* Provided material *
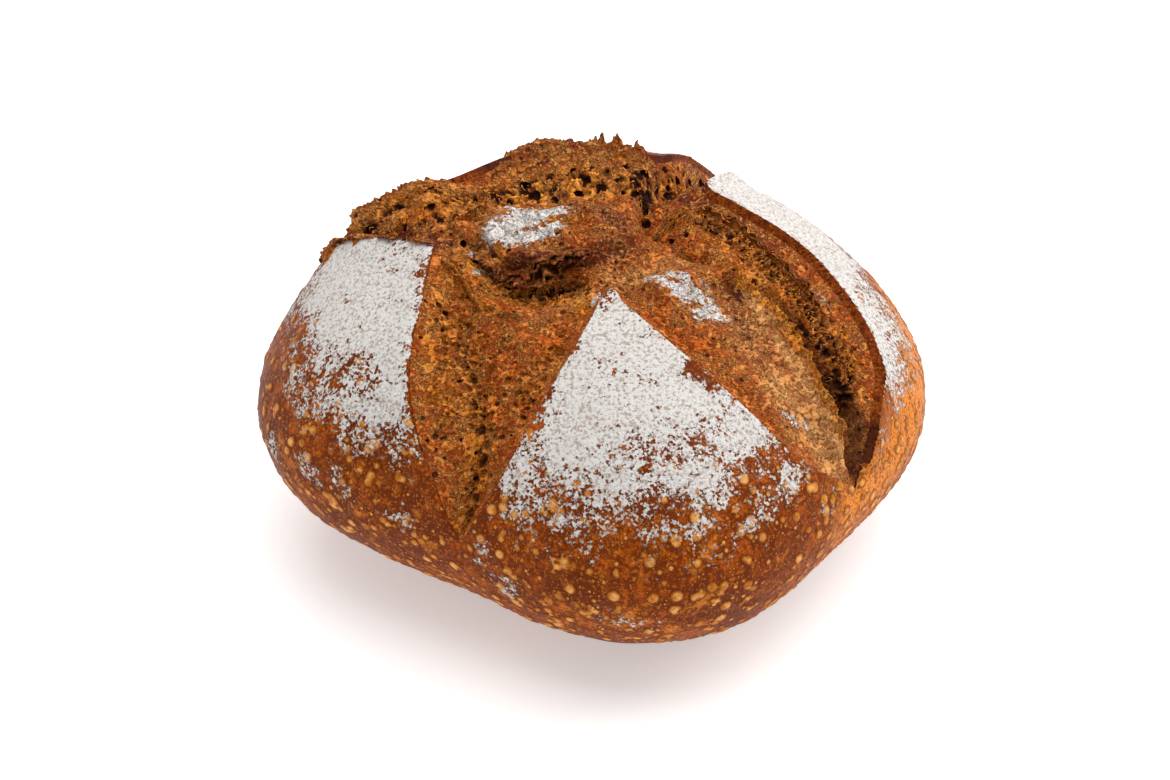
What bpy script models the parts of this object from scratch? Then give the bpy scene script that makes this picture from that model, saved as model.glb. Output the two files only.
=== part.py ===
"""A round spelt loaf, scored with a cross and torn open by the oven.

The loaf is one solid. Its skin is a dome whose every point lies in some direction from the
loaf's heart: a bearing, in degrees anticlockwise from +X seen from above, and a drop, in degrees
down from straight up. Four crust petals stand round a torn cross, and the tear's valleys, ridges
and flakes are drawn as strokes along paths of bearings and drops.

Metres, +Z up, standing on z = 0.
"""

import bmesh
import bpy
import numpy as np
from mathutils import Vector, noise

# The dome
DOME_RADIUS = 0.1084  # of the widest ring, before the bulges
DOME_HEIGHT = 0.1147
HEART_HEIGHT = 0.0508  # of the widest ring, and of the point that directions start from
HEART_PLACE = (0.0067, -0.0014)  # beside the origin, which is the middle of the whole loaf's box
UNDERSIDE_REACH = 0.010  # how far below the floor the underside's curve would end
TOP_ROUNDNESS = 1.79  # 2 is an ellipse, less is more pointed
UNDERSIDE_ROUNDNESS = 2.0
SQUARENESS = 0.039  # of the plan, as a share of the radius
SQUARE_TURN = 9.3  # degrees from +X to the first rounded corner

# Soft bulges and hollows of the dough: bearing, drop, spread in degrees, share of the radius
BULGES = {
    "left petal": (195, 72, 32, 0.109),
    "front petal": (288, 80, 32, 0.024),
    "right petal": (12, 75, 32, -0.061),
    "back petal": (105, 70, 32, 0.057),
    "left shoulder": (158, 50, 22, 0.174),
    "back crest": (95, 38, 20, 0.023),
    "right heel": (315, 92, 24, -0.034),
    "left flank": (240, 95, 24, -0.056),
    "right brow": (45, 48, 24, 0.036),
    "back hump": (110, 53, 5.5, 0.036),
    "back saddle": (139, 52, 9, -0.045),
    "brow saddle": (66, 46, 8, -0.060),
    "left crest": (168, 59, 5, 0.024),
}

# The cut edge of each petal, as (bearing, drop), from one tip of the cross to the next
SW_TIP, NW_TIP, NE_TIP, SE_TIP = (240.5, 88), (163, 78), (66, 86), (320.5, 86)
PETAL_EDGES = {
    "left": [SW_TIP, (222, 67), (199, 50), (184, 44.5), (182, 45), (173, 57), NW_TIP],
    "back": [NW_TIP, (150, 62), (128, 54), (102, 49), (77, 50), (70, 66), NE_TIP],
    "right": [NE_TIP, (58, 62), (48, 38), (28, 38), (8, 54), (348, 69.5), (334, 77), SE_TIP],
    "front": [SE_TIP, (308, 73), (294, 49), (276, 31), (266, 25), (255, 45), (247, 72), SW_TIP],
}
LIP_RISES = {"left": 0.0010, "back": 0.0025, "right": 0.0030, "front": 0.0008}
LIP_WIDTH = 0.008
LIP_FADE = 0.018  # the lips flatten this far from the cross's tips
CUT_STEP = 0.0022  # how far the torn crumb lies below the crust beside it
CUT_WIDTH = 0.0045

# Strokes of relief in the tear: path of (bearing, drop), half width and height in metres
STROKES = {
    "left valley": ([(200, 46), (213, 55), (230, 62), (239, 72), (240, 85)], 0.013, -0.0040),
    "hollow under the island": ([(188, 37), (209, 36), (221, 32), (236, 24)], 0.007, -0.0060),
    "golden hollow": ([(228, 38), (240, 34)], 0.008, -0.0025),
    "slab": ([(300, 26), (341, 36), (333, 46), (328, 57), (324, 68), (321, 78)], 0.008, 0.0045),
    "crevice": (
        [(62, 27), (33, 18), (350, 28), (343, 39), (338, 50), (333, 61), (329, 71), (325, 80)],
        0.0060,
        -0.0130,
    ),
    "back trough": ([(146, 40), (125, 35), (105, 32), (88, 31), (74, 33)], 0.009, -0.0095),
    "back channel": ([(72, 36), (67, 55), (66, 80)], 0.009, -0.0080),
    "left ridge": ([(164, 62), (160, 52), (152, 43)], 0.008, 0.0045),
    "left channel": ([(176, 50), (170, 60), (164, 74)], 0.006, -0.0040),
}
ISLAND_PATH = [(180, 23), (150, 5)]  # the middle of the torn centre, left standing
ISLAND_HALF_WIDTH = 0.021
ISLAND_RISE = 0.0045
ISLAND_EDGE = 0.0045
TEAR_WANDER = 0.0045  # how far the strokes' edges wander from their paths
TEAR_WANDER_SIZE = 0.016

# Crags and flakes
CRAG_SIZE = 0.008
CRAG_HEIGHT = 0.0016
SKIN_WAVE_SIZE = 0.035
SKIN_WAVE_HEIGHT = 0.0008
FLAKE_PATHS = {
    "left ridge": ([(166, 64), (161, 54), (154, 45), (146, 42)], 9),
    "back crest": ([(112, 49), (98, 48), (84, 50), (72, 46)], 9),
    "right brow": ([(62, 40), (50, 38), (42, 37)], 5),
}
FLAKE_HEIGHT = 0.0042
FLAKE_HALF_WIDTH = 0.0024
FLAKE_SCATTER = 0.0015  # how far the flakes stand off their paths
SEED = 11

# The mesh
MAP_SCALE = 0.10  # metres on the skin for one radian of direction
SPHERE_SUBDIVISIONS = 7
TRIANGLE_SHARE = 0.142  # of the sphere's triangles, kept where the form turns most
SOLE_DEPTH = 0.0002  # points this near the floor are put on it

CRUST_COLOUR = (0.42, 0.16, 0.045, 1.0)
CRUST_ROUGHNESS = 0.62


def directions(bearings, drops):
    """Unit vectors for bearings and drops in degrees."""
    bearings, drops = np.radians(bearings), np.radians(drops)
    across = np.sin(drops)
    return np.stack([across * np.cos(bearings), across * np.sin(bearings), np.cos(drops)], axis=-1)


def on_map(units):
    """Directions laid flat round straight up, in metres along the skin."""
    drops = np.arccos(np.clip(units[..., 2], -1, 1))
    across = np.hypot(units[..., 0], units[..., 1]) + 1e-12
    return units[..., :2] * (MAP_SCALE * drops / across)[..., None]


def path_on_map(path, steps=6):
    """A smooth curve through a path's points on the map (Catmull-Rom), as points."""
    corners = on_map(directions(*np.array(path, float).T))
    padded = np.concatenate([corners[:1], corners, corners[-1:]])
    t = np.linspace(0, 1, steps, endpoint=False)[:, None]
    curve = [
        0.5
        * (
            2 * b
            + (c - a) * t
            + (2 * a - 5 * b + 4 * c - d) * t**2
            + (3 * b - a - 3 * c + d) * t**3
        )
        for a, b, c, d in zip(padded, padded[1:], padded[2:], padded[3:])
    ]
    return np.concatenate(curve + [corners[-1:]])


def distance_to_path(points, path):
    """Distance from each point of the map to a line of points."""
    nearest = np.full(len(points), np.inf)
    for start, end in zip(path, path[1:]):
        run = end - start
        along = ((points - start) @ run / max(run @ run, 1e-12)).clip(0, 1)
        offset = points - start - along[:, None] * run
        nearest = np.minimum(nearest, np.hypot(*offset.T))
    return nearest


def inside(points, outline):
    """Whether each point of the map lies inside a closed outline."""
    x, y = points.T
    found = np.zeros(len(points), bool)
    for (x0, y0), (x1, y1) in zip(outline, np.roll(outline, -1, axis=0)):
        if y0 != y1:
            found ^= ((y0 > y) != (y1 > y)) & (x < x0 + (y - y0) * (x1 - x0) / (y1 - y0))
    return found


def smooth_step(value):
    value = np.clip(value, 0, 1)
    return value * value * (3 - 2 * value)


def dome_radius(units):
    """Distance from the heart to the plain dome, with its bulges, in each direction."""
    bearing = np.arctan2(units[:, 1], units[:, 0])
    rise, across = units[:, 2], np.hypot(units[:, 0], units[:, 1])
    above = rise >= 0
    reach = np.where(above, DOME_HEIGHT - HEART_HEIGHT, HEART_HEIGHT + UNDERSIDE_REACH)
    power = np.where(above, TOP_ROUNDNESS, UNDERSIDE_ROUNDNESS)
    ring = DOME_RADIUS * (1 + SQUARENESS * np.cos(4 * (bearing - np.radians(SQUARE_TURN))))
    radius = ((across / ring) ** power + (np.abs(rise) / reach) ** power) ** (-1 / power)
    swell = np.ones(len(units))
    for bulge_bearing, drop, spread, share in BULGES.values():
        cosine = units @ directions(bulge_bearing, drop)
        swell += share * np.exp(-((np.degrees(np.arccos(cosine.clip(-1, 1))) / spread) ** 2))
    return radius * swell


def noise_at(points, size, octaves=3):
    """Smooth noise of about -1 to 1 at points in metres, with features of this size."""
    return np.array([noise.fractal(Vector(p), 1.0, 2.0, octaves) for p in points / size])


def flake_spots():
    """Where the flakes stand: map points spread along their paths, each with its own height."""
    draw = np.random.default_rng(SEED)
    for path, count in FLAKE_PATHS.values():
        curve = path_on_map(path, steps=20)
        for place in np.linspace(0, len(curve) - 1, count).astype(int):
            spot = curve[place] + draw.normal(0, FLAKE_SCATTER, 2)
            yield spot, FLAKE_HEIGHT * draw.uniform(0.5, 1.0)


def wandering(spots, points):
    """Map points shifted by smooth noise, so that what is drawn along them has uneven edges."""
    apart = np.array((0, 0, 1.0))
    shift = [noise_at(points + n * apart, TEAR_WANDER_SIZE, octaves=2) for n in (1, 2)]
    return spots + TEAR_WANDER * np.stack(shift, axis=-1)


def tear_relief(spots, points):
    """Height that the tear's strokes, island and crags give each point of the map."""
    spots = wandering(spots, points)
    relief = np.zeros(len(spots))
    for path, half_width, height in STROKES.values():
        away = distance_to_path(spots, path_on_map(path))
        relief += height * np.exp(-((away / half_width) ** 2))
    away = distance_to_path(spots, path_on_map(ISLAND_PATH))
    relief += ISLAND_RISE * smooth_step(0.5 + (ISLAND_HALF_WIDTH - away) / ISLAND_EDGE)
    relief += CRAG_HEIGHT * noise_at(points, CRAG_SIZE)
    return relief


def skin_radius(units):
    """Distance from the heart to the loaf's skin in each direction."""
    radius = dome_radius(units)
    points = units * radius[:, None]
    spots = on_map(units)
    radius += SKIN_WAVE_HEIGHT * noise_at(points, SKIN_WAVE_SIZE)

    edges = {name: path_on_map(path) for name, path in PETAL_EDGES.items()}
    outline = np.concatenate(list(edges.values()))
    apart = {name: distance_to_path(spots, edge) for name, edge in edges.items()}
    depth_in = np.min(list(apart.values()), axis=0)
    torn = inside(spots, outline)
    tips = on_map(directions(*np.array([SW_TIP, NW_TIP, NE_TIP, SE_TIP], float).T))
    from_tip = np.min([np.hypot(*(spots - tip).T) for tip in tips], axis=0)
    for name, rise in LIP_RISES.items():
        lip = rise * np.exp(-((apart[name] / LIP_WIDTH) ** 2)) * smooth_step(from_tip / LIP_FADE)
        radius += np.where(torn, 0, lip)
    opening = np.where(torn, smooth_step(depth_in / CUT_WIDTH), 0)
    relief = np.zeros(len(units))
    relief[torn] = tear_relief(spots[torn], points[torn])
    radius += opening * (relief - CUT_STEP)
    for spot, height in flake_spots():
        away = np.hypot(*(spots - spot).T)
        radius += height * np.clip(1 - away / FLAKE_HALF_WIDTH, 0, 1)
    return radius


def on_sole(points, units):
    """Points below the floor slid along their own directions up to it."""
    under = points[:, 2] < -HEART_HEIGHT
    points[under] = units[under] * (-HEART_HEIGHT / units[under, 2])[:, None]
    return points


def crust_material():
    material = bpy.data.materials.new("baked crust")
    material.use_nodes = True
    shader = material.node_tree.nodes["Principled BSDF"]
    shader.inputs["Base Color"].default_value = CRUST_COLOUR
    shader.inputs["Roughness"].default_value = CRUST_ROUGHNESS
    material.diffuse_color = CRUST_COLOUR
    return material


def fine_loaf_mesh():
    """The whole skin as a dense closed mesh."""
    form = bmesh.new()
    bmesh.ops.create_icosphere(form, subdivisions=SPHERE_SUBDIVISIONS, radius=1.0)
    units = np.array([v.co for v in form.verts])
    units /= np.linalg.norm(units, axis=1)[:, None]
    points = on_sole(units * skin_radius(units)[:, None], units)
    for vertex, point in zip(form.verts, points):
        vertex.co = point + (*HEART_PLACE, HEART_HEIGHT)
    mesh = bpy.data.meshes.new("loaf")
    form.to_mesh(mesh)
    form.free()
    return mesh


def make_loaf():
    loaf = bpy.data.objects.new("loaf", fine_loaf_mesh())
    bpy.context.scene.collection.objects.link(loaf)
    thin = loaf.modifiers.new("keep the crags", "DECIMATE")
    thin.ratio = TRIANGLE_SHARE
    bpy.context.view_layer.update()
    evaluated = loaf.evaluated_get(bpy.context.evaluated_depsgraph_get())
    mesh = bpy.data.meshes.new_from_object(evaluated)
    loaf.modifiers.clear()
    loaf.data = mesh
    for vertex in mesh.vertices:
        if vertex.co.z < SOLE_DEPTH:
            vertex.co.z = 0
    mesh.materials.clear()
    mesh.materials.append(crust_material())
    mesh.shade_smooth()
    return loaf


for old in list(bpy.data.objects):
    bpy.data.objects.remove(old)
make_loaf()
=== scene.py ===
"""A round spelt loaf with four floured crust petals round a torn cross of open crumb.

Five pieces stand for the solid loaf. The crust is the whole skin, cut out along the petals'
edges. The crumb is a body inside it whose torn top shows in the cut, pocked with bubbles. The
flakes are thin shards of crust along the tear's crests, the ragged edges are crumpled sheets of
it, and the strands are the thin webs that the tearing dough drew out. Places on the loaf are
bearings, in degrees anticlockwise from +X seen from above, and drops, in degrees down from
straight up, seen from the loaf's heart. Metres, +Z up.
"""

import math

import bmesh
import bpy
import numpy as np
from bpy.props import FloatProperty, FloatVectorProperty, IntProperty, PointerProperty
from mathutils import Euler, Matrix, Vector, kdtree, noise


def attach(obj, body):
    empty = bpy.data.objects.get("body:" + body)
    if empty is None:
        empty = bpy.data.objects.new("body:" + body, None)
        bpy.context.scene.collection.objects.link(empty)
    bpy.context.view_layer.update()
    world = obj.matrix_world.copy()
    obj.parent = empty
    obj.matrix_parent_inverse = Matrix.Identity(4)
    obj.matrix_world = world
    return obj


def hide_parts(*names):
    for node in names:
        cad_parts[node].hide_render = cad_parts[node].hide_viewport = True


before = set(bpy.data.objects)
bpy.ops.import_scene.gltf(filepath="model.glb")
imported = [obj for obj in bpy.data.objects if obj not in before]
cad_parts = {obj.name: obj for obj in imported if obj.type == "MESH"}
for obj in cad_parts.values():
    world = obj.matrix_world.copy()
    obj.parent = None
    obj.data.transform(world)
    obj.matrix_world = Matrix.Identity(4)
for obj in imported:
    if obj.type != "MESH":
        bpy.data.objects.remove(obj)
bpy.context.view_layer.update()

bl_info = {
    "name": "Spelt loaf",
    "version": (1, 0, 0),
    "blender": (4, 5, 0),
    "location": "3D View > Sidebar > Loaf",
    "description": "Crust, torn crumb and flakes of a scored spelt loaf, with its stage",
    "category": "Add Mesh",
}

# ---------------------------------------------------------------- the loaf's form, as in the solid

DOME_RADIUS = 0.1084
DOME_HEIGHT = 0.1147
HEART = np.array((0.0067, -0.0014, 0.0508))
UNDERSIDE_REACH = 0.010
TOP_ROUNDNESS = 1.79
UNDERSIDE_ROUNDNESS = 2.0
SQUARENESS = 0.039
SQUARE_TURN = 9.3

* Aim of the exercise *
Exactly the lines above from the one with "loaf.data = mesh" to the one with "of open crumb.", both included, are to be quoted; leave the rest out.

* Answer to this problem *
    loaf.data = mesh
    for vertex in mesh.vertices:
        if vertex.co.z < SOLE_DEPTH:
            vertex.co.z = 0
    mesh.materials.clear()
    mesh.materials.append(crust_material())
    mesh.shade_smooth()
    return loaf


for old in list(bpy.data.objects):
    bpy.data.objects.remove(old)
make_loaf()
=== scene.py ===
"""A round spelt loaf with four floured crust petals round a torn cross of open crumb.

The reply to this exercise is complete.